Refleksi Akhir Tahun; Advokat, Organisasi Advokat dan Penegakkan Hukum

Oplus_131072

 

Oleh : Akhmad Bumi

Kupang, GlobalIndoNews – Tiap akhir tahun selalu dilakukan refleksi baik refleksi pribadi, organisasi, perusahaan, lembaga pemerintah atau non pemerintah. Advokat sebagai pekerjaan profesi patut melakukan refleksi sepanjang tahun 2024 dan persiapan menyambut tahun baru 2025.

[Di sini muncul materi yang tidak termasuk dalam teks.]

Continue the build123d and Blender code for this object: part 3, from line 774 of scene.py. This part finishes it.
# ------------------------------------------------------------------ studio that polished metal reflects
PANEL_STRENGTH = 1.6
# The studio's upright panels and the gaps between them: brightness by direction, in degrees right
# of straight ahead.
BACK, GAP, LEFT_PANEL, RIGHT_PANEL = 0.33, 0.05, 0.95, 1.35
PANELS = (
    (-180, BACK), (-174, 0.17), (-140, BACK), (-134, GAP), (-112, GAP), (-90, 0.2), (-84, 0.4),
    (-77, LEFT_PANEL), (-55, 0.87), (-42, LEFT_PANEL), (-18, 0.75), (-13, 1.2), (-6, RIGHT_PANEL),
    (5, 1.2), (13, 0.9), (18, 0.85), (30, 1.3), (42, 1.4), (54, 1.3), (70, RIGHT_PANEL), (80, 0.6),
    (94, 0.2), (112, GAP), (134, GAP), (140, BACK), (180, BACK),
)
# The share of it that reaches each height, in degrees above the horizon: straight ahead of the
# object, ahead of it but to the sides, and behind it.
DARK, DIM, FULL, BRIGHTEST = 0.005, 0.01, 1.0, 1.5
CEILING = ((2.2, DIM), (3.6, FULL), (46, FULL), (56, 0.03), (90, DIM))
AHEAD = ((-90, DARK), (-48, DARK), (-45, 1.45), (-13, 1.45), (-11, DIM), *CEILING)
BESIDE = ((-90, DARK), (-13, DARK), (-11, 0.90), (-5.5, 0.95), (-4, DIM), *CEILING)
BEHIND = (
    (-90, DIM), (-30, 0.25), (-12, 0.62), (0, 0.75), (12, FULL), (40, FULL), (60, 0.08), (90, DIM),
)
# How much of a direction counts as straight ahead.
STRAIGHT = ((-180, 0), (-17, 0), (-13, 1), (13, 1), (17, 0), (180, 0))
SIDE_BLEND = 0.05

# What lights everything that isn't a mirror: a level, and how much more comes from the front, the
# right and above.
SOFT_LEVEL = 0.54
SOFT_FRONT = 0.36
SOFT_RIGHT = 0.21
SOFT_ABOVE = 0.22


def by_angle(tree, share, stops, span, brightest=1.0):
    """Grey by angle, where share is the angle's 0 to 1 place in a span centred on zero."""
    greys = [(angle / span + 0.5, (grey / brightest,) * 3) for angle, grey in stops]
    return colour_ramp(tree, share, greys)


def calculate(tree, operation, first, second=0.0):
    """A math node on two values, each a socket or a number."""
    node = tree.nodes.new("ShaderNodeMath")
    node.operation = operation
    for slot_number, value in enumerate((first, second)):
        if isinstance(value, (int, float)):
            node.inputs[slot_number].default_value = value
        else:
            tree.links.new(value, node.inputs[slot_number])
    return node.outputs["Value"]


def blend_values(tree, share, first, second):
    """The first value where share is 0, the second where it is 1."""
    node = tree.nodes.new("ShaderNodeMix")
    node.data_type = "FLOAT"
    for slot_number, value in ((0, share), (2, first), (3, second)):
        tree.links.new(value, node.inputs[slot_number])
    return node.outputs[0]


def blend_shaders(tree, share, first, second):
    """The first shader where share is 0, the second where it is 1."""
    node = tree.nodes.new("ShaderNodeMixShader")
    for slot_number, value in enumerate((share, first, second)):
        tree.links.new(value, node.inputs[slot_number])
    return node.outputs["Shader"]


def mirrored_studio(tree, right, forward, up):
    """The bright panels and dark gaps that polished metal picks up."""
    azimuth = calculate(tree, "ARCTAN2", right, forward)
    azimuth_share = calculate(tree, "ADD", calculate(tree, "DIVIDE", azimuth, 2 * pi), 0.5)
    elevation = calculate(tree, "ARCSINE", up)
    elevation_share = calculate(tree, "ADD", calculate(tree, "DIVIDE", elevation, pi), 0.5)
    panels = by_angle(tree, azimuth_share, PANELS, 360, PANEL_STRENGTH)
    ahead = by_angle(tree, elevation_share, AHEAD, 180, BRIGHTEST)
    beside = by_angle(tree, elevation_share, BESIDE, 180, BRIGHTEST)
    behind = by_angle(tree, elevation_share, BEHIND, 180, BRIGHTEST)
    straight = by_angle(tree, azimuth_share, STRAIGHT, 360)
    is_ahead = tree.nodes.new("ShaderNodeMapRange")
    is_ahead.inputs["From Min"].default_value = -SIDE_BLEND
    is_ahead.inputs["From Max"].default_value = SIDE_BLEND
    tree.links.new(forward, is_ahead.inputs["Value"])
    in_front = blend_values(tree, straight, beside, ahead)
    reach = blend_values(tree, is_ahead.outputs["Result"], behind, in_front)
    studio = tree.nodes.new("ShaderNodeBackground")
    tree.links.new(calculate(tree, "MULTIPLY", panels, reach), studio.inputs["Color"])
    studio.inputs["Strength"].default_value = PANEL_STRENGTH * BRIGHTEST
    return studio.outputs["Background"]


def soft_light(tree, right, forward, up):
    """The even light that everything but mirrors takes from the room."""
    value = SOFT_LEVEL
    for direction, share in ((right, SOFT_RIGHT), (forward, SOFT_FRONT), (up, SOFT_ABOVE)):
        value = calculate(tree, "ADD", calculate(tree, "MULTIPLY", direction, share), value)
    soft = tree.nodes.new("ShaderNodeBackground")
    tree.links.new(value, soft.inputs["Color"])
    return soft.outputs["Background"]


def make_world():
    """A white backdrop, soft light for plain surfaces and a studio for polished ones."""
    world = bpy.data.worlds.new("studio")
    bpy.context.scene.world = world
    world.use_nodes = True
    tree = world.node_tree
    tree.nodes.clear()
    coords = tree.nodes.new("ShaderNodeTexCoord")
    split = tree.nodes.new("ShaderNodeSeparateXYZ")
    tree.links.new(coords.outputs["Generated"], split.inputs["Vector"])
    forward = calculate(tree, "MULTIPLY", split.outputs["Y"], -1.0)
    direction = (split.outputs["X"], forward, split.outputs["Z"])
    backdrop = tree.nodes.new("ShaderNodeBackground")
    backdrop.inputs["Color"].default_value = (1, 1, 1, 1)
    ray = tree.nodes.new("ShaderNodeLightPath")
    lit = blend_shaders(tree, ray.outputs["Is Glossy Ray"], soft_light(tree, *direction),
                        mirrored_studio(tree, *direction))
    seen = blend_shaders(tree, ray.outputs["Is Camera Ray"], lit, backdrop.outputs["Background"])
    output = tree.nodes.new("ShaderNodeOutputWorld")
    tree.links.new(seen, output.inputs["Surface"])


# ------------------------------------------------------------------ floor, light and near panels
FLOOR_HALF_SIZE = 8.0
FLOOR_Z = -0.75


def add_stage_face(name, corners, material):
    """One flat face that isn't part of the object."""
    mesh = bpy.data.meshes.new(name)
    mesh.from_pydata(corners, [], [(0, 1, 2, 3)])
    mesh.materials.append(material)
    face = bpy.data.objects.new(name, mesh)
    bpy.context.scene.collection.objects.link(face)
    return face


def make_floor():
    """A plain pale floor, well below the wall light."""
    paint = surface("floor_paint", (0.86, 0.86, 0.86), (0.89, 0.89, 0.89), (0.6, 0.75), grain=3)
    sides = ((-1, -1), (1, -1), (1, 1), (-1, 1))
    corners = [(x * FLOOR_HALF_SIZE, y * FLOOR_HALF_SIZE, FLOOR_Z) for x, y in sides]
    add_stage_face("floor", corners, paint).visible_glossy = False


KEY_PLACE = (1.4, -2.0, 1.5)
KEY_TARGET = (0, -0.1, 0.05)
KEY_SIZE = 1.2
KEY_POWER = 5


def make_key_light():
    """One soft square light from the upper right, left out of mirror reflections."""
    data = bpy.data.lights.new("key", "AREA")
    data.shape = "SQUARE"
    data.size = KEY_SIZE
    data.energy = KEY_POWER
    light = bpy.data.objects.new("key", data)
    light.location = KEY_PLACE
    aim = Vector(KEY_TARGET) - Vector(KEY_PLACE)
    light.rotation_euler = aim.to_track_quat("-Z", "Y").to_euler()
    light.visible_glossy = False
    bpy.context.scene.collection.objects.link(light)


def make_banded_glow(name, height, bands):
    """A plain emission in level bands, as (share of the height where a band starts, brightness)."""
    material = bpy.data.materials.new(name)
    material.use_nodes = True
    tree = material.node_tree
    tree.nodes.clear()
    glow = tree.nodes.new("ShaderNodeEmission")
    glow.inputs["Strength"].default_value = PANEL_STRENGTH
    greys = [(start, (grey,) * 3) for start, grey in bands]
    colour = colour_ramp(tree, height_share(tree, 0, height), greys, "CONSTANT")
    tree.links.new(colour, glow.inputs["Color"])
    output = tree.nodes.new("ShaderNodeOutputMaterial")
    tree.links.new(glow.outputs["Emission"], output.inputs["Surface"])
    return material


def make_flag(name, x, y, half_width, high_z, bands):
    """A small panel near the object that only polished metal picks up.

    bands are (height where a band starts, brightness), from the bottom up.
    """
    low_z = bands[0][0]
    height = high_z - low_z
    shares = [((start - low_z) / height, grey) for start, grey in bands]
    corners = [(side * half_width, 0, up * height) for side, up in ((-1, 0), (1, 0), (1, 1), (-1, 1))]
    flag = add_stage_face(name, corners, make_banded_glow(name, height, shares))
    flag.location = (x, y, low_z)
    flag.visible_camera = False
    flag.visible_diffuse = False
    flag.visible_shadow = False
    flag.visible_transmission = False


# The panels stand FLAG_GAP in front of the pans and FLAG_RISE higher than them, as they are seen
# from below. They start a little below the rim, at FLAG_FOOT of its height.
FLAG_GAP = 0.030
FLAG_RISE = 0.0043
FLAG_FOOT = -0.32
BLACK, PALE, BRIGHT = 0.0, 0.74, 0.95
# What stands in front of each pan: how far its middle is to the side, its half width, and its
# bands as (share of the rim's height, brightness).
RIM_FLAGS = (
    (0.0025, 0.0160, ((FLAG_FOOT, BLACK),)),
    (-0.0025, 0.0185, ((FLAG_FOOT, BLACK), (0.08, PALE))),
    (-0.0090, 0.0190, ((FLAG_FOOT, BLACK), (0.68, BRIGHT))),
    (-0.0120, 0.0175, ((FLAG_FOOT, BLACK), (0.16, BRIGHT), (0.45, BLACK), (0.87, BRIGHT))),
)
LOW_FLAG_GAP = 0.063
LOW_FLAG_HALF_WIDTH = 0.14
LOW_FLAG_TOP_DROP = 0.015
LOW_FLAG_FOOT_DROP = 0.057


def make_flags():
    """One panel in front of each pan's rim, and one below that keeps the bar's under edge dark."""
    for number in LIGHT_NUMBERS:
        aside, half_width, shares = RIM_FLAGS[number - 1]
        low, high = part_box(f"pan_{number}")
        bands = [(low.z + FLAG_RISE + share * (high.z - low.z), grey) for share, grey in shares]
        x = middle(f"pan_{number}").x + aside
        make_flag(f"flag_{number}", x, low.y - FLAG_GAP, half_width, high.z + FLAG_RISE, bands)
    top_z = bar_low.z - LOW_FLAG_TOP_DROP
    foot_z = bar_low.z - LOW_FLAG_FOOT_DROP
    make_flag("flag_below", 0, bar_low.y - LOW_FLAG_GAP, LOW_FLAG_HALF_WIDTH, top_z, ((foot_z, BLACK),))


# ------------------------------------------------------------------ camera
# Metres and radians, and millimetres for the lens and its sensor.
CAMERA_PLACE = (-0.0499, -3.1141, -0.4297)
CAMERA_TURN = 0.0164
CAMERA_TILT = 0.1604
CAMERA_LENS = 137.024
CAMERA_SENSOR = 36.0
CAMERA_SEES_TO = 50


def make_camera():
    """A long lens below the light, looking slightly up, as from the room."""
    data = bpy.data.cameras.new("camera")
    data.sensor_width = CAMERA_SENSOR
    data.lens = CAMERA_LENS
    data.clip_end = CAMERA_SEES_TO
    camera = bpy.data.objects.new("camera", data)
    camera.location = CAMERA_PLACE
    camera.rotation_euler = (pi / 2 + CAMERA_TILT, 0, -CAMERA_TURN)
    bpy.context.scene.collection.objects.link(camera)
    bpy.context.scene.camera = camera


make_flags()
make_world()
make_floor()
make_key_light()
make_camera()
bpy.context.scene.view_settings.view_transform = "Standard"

Tragedi yang menimpa advokat Lisa Rahmat dari Lisa Associate Legal Consultant tahun 2024 adalah kisah kelam penegakan hukum Indonesia. Kasus Gregorius Ronald Tannur, pembunuhan mantan pacarnya diputus bebas oleh hakim Pengadilan Negeri Surabaya yang dibela advokat Lisa Rahmat dari Lisa Associate Legal Consultant menjadi salah satu catatan buruk penegakan hukum di tahun 2024.

Advokat Lisa Rahmat ikut ditangkap bersama tiga hakim yang memutus bebas Gregorius Ronald Tannur. Lisa memiliki peran besar dalam melancarkan praktik suap hingga terdakwa Gregorius Ronald Tannur diputus bebas oleh hakim.

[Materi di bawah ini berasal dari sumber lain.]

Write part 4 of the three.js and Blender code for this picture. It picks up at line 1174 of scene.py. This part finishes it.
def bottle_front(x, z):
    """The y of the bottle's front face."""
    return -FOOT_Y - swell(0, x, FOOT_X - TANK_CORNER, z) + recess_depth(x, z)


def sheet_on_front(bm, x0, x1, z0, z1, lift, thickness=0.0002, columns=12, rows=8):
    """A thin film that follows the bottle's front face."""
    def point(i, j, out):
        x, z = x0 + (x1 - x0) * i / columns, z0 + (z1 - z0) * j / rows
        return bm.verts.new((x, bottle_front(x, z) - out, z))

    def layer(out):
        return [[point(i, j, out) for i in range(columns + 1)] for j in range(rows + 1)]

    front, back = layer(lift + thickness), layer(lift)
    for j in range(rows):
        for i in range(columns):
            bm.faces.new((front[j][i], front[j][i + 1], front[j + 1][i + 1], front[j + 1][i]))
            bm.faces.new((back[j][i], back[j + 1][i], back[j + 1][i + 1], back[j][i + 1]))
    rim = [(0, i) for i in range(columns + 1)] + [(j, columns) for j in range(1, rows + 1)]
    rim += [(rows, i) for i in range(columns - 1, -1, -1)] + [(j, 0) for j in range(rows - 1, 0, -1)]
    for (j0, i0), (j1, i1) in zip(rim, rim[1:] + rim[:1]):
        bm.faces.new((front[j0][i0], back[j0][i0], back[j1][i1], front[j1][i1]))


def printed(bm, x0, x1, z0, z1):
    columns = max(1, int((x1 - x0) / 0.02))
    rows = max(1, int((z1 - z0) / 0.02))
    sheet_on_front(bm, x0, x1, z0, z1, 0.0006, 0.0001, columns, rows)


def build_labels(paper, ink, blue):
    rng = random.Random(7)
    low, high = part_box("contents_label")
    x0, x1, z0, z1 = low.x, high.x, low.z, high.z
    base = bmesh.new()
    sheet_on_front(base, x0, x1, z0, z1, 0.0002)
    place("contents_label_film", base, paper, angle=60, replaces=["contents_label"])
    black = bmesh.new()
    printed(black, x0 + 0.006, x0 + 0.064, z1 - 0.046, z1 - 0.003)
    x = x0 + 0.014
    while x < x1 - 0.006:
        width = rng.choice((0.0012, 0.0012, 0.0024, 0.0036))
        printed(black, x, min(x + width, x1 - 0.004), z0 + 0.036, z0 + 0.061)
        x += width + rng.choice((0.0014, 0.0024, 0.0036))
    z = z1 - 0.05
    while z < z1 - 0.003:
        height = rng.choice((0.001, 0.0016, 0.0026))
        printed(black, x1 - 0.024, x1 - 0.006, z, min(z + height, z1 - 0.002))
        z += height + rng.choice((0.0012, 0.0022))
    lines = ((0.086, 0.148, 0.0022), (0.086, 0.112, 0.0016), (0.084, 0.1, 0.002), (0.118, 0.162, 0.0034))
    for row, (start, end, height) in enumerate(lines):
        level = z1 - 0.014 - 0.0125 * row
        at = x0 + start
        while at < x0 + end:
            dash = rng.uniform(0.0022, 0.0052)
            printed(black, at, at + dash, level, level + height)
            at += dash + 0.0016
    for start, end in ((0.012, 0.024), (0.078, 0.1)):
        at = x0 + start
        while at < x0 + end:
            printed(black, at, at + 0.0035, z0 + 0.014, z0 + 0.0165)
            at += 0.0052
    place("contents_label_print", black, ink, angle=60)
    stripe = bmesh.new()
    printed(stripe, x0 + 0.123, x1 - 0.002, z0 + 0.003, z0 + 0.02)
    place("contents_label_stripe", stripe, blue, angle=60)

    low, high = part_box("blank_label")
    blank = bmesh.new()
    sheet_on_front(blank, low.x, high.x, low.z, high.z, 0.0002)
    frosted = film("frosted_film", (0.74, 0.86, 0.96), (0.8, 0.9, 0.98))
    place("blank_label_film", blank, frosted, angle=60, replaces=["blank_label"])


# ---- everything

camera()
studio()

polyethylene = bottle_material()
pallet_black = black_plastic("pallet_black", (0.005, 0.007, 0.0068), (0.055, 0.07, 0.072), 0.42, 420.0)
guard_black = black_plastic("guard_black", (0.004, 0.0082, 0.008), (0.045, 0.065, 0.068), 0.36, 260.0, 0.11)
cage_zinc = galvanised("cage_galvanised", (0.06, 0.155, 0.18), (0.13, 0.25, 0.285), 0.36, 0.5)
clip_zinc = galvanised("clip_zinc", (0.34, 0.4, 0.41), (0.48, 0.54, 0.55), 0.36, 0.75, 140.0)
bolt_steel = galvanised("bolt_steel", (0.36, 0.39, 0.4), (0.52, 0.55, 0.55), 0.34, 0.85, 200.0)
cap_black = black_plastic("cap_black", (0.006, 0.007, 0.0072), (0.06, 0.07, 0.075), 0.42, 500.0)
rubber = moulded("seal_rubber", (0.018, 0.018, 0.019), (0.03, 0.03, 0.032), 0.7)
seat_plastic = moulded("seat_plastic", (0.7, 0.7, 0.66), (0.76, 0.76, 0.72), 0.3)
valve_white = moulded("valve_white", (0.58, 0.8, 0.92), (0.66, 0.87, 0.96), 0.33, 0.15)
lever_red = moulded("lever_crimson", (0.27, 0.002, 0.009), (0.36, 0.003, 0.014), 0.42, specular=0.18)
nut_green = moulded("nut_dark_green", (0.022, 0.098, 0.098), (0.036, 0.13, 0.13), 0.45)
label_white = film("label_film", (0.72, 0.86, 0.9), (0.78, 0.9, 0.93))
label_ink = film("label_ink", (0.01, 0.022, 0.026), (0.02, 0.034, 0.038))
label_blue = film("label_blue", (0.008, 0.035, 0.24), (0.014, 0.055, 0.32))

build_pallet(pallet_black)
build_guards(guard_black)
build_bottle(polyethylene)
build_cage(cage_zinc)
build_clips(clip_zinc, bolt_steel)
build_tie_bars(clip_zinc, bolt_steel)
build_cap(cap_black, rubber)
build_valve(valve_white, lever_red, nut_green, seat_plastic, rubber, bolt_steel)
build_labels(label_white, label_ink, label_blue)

Profesi advokat disaat membela klien harus memihak pada kliennya, sedangkan profesi hakim harus independen dan tidak memihak. Total suap Lisa Rahmat tidak tanggung-tanggung, dari dokumen yang disita Kejagung RI mencapai Rp20,5 milyar.

Advokat disebut sukses harus linear dengan pembangunan hukum juga ikut sukses. Cara memenangkan klien dengan jalan gelap, dilakukan dengan cara suap adalah cara yang tidak moralitat dan tidak profesional.

Kasus yang menimpa Lisa Rahmat dari Lisa Associate Legal Consultant adalah satu dari sekian banyak kasus yang melibatkan advokat, baik yang terungkap maupun tidak terungkap, perlu dilakukan refleksi.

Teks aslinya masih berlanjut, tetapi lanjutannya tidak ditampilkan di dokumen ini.